Trails are closed to biking and horseback riding during December, January, and February. Trails closed when muddy - if a trail is dry, enjoy!
Powell Butte, an extinct cinder cone volcano, rises near the headwaters of Johnson Creek - an urban creek with remnant populations of native salmon and steelhead. The park is comprised of 608 acres of meadowland and forest. Powell Butte
Nature Park is Portland's second-largest park after Forest Park.
Trails are accessible from the Springwater Corridor and there are many options once you get to the park.
Need To Know
Watch your speed around corners and be courteous with other trail users.

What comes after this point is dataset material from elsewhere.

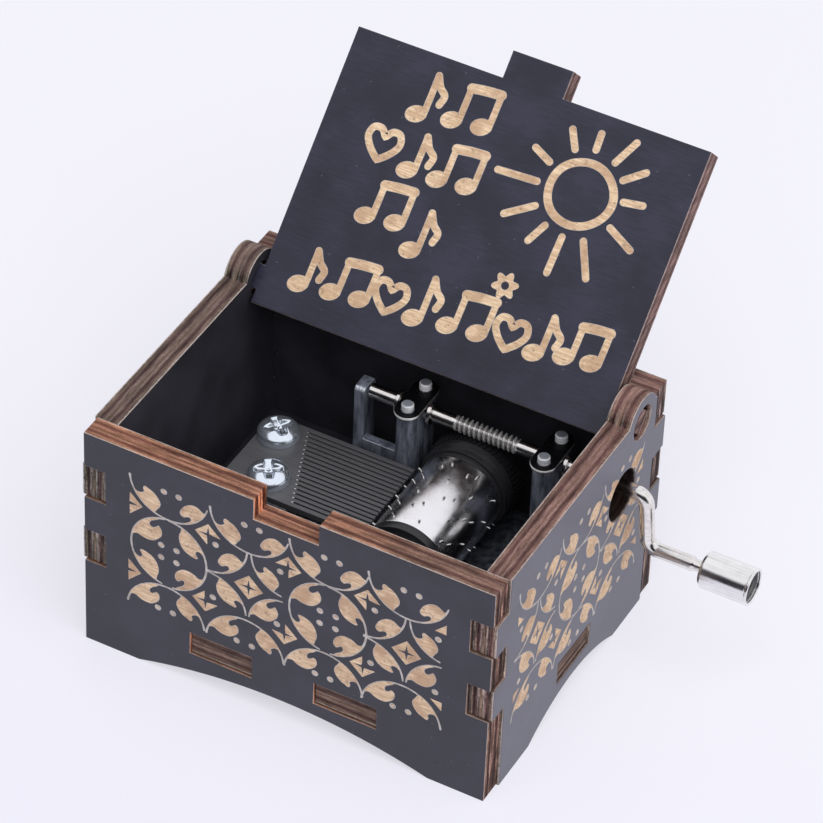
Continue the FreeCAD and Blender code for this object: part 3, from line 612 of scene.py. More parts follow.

The trails at Powell Butte
are one of the best kept secrets in Portland. Significant trail work has been undertaken in the last two years to develop a multiuse trail network. The trails are accessible from the Springwater Corridor which makes this a great afternoon or after work ride.
Most of the trail surface is smooth singletrack with some wider multi purpose trail at the top of the butte. This loop includes an easy, but steep near the top, singletrack climb that opens up to views of Mt. Hood at the top and is followed by a smooth and flowing descent back down to the trailhead near the Springwater. There are some newly built berms on the descent that need to be ridden to be formed a bit so get out there and ride it!
History & Background
In 1925 the Portland Water Bureau purchased the land for future water reservoirs and leased the northeast portion to Henry Anderegg, a farmer and owner of Meadowland Crest Dairy. The city continued leasing to Anderegg until 1948 when the farming pasture was discontinued. But cows still grazed on the acreage to preserve the pasture land. In 1981 a 50-million gallon underground reservoir was built that serves as the hub of the Water Bureau's distribution system. Also, the Powell Valley Water District has three reservoirs on the butte.